Moreover the interviews have shown that the individual reactions of the survivors to such a trauma often are causing irreversible damages to the soul and tragic incisions in the manner of living. ln 1997, i.e. in the year the book was published, Taiyo Kimura gave his answer in the form of a performance. His activities in the subway have been documented photographically for the influential Japanese art magazine Bijutsu Techo(BT). By putting a clear plastic bag over his head and mingling with the crowds of fellow passengers he highlighted the feelings of restrictedness, the shortage of space and oxygen, the claustrophobia. The most oppressive thing, however, without a doubt was the indifference of the bystanders. The artist additionally emphasized the absurdity of such situations by hanging some underpants out as if to dry on the handrails of a train car. The indifference was given a fitting answer.

The bringing together of what does not belong together particularly characterizes Kimura’s minute drawings fitted with texts which he scrupulously collects in books. From this refuge of ideas and experiences, almost taking on the character of a diary, he draws forth a concentrate in order to develop his performances and objects. The sceneries are arranged loosely and without consideration for the rectangular surface. From this picture material the artist chooses ideas he then transfers. one-to-one, onto the walls of the exhibition rooms thus evoking graffiti in public toilets. The crowd aspect keeps recurring, such as the people who do not want to wake from their dreams, or people licking the floor. In Innsbruck KIMURA cleverly positioned this latter scene on the gallery wall close to the floor so that the visitors have to bend down or get down on their knees to be able to make out the drawing and thus to take on, involuntarily, the posture of those portrayed. At the same time thus showing their backside to the receptionist. What is also causing trepidation is the idea of mice being sewn into an item of clothing. The outward shape of a person is thus animated by the restless and aggressive movements of the locked in. In the drawings the artist gives poignant expression to a widespread impression within Japanese society, a feeling of being “full up” or “fat up.” In a strange ambivalence one accommodates a self-image of basically having everything one needs while, at the same time, suffering from angst. Man is being degraded and harnessed into a hopeless circulation of consumption for its own sake. He is no more but a peripheral temporary store in which commerce let loose leaves ingestion and excretion to degenerate into a banal ritual. A tea ceremony in which the leaves are taken in the mouth and chewed, hot water poured on top and everything spit out, this is only one possible travesty making apparent the undermining of tradition. Under the telling title Video as a Drawing the partial realization of such ideas in short sequences of performances has been summed up. Being provocative, highly imaginative and extraordinarily physical Kimura creates very personal allegories of ingestion and excretion in the era of mass consumption.
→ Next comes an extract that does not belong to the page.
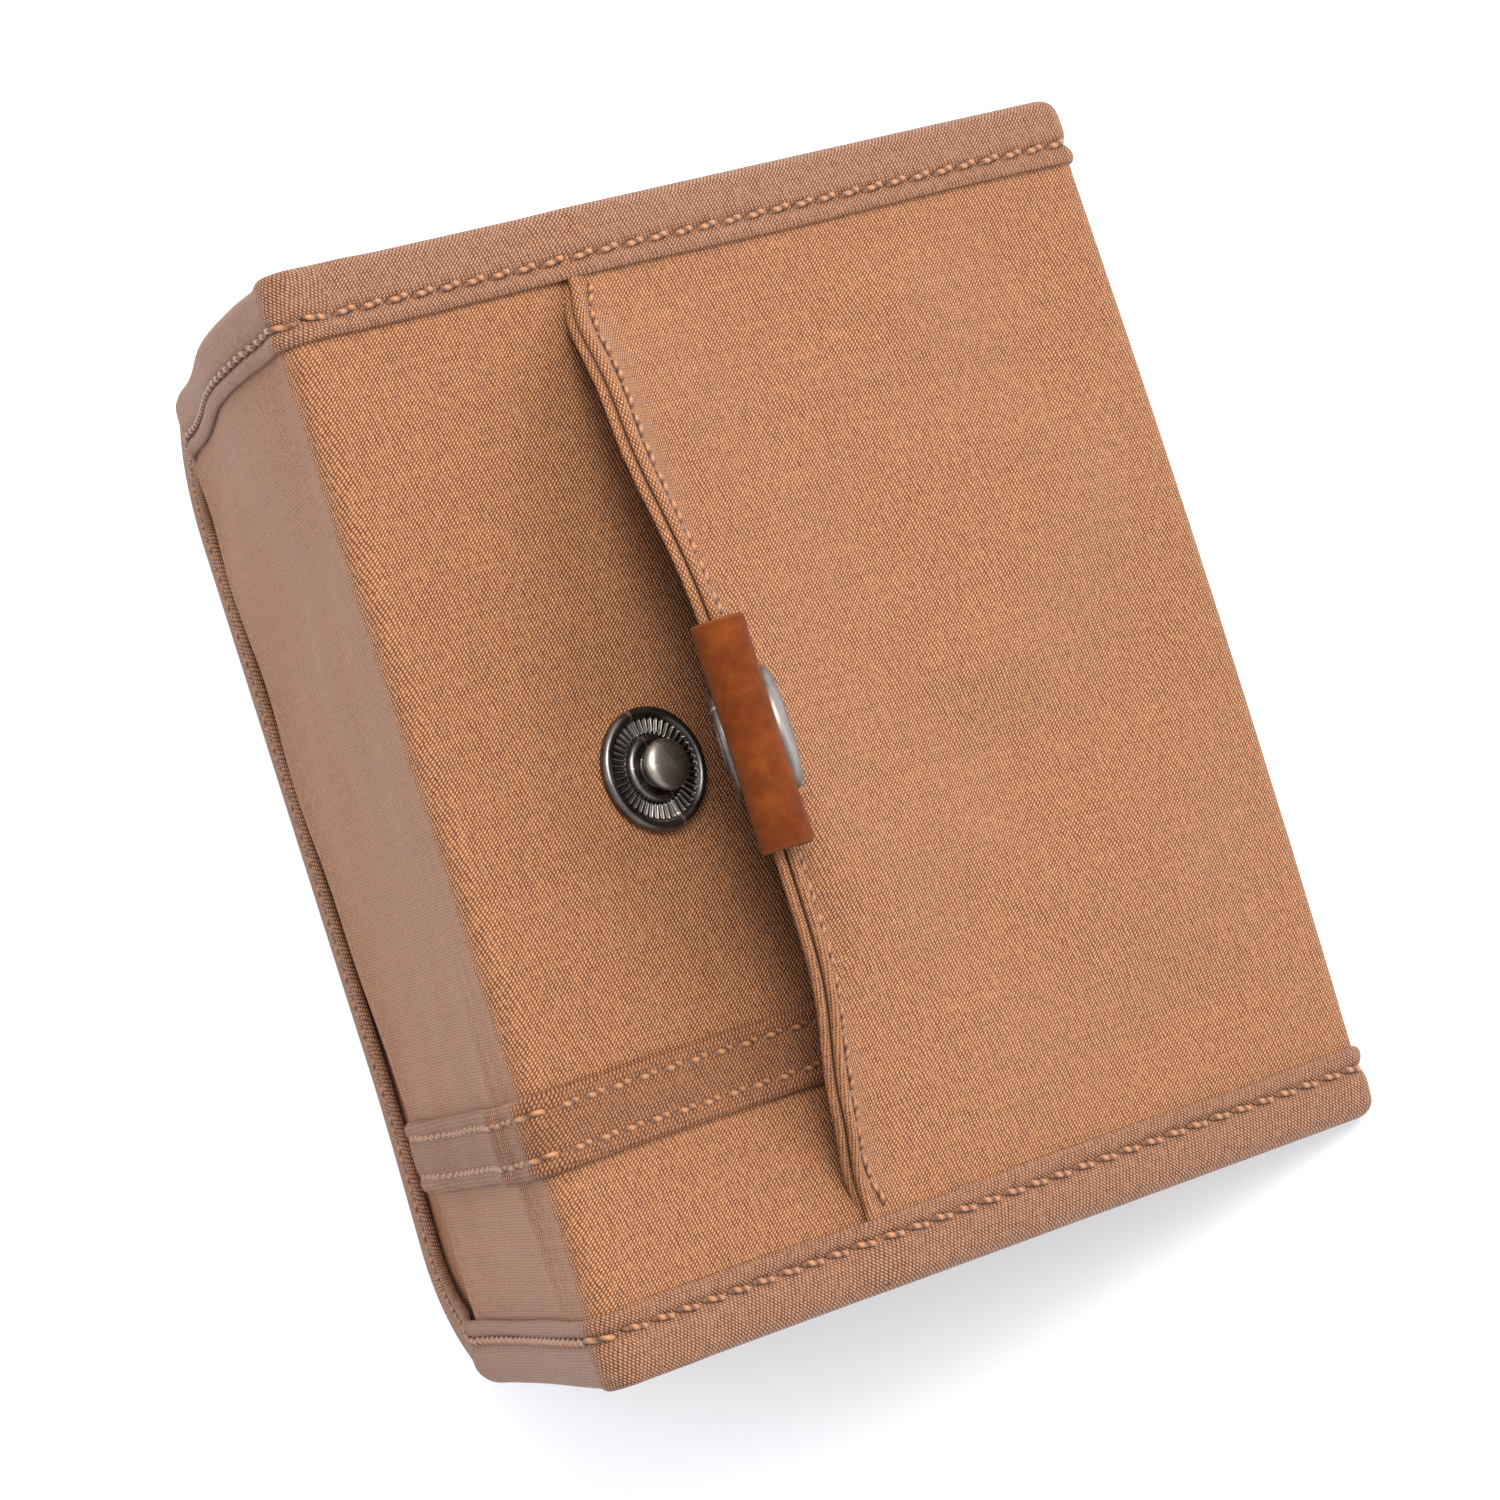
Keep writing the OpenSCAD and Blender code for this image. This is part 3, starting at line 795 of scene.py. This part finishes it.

The new work, Untitled, created for Innsbruck 2002, brings to the point the interrelation between isolated individual elements and the homogenization within a closed, all-encompassing system. From a distance all that can be made out at first is a humming, vibrating white box. On stepping up and looking inside one will detect countless tiny, perpendicular paper cylinders. Laughing faces, fixed onto tiny metal springs, are restlessly moving to and fro-each inside its own cylinder, all of them agitated by the same electric massage device, yet without any prospect of ever being able to get into contact with each other. The collapse of the crowd will happen as soon as the -invisible-device stops shivering.

Permanent change and the immobility of the outward fixing are set in a volatile relation to each other. The disappearing of the individual in the crowd, among an unbelievable amount of information and stimuli, the self-referential, a breakout forever beyond hope, the realization that everything is linked to everything else, the realization that individuality is an illusion-all these points of merge, in Kimura’s oeuvre, to create an autonomous zone of black humor.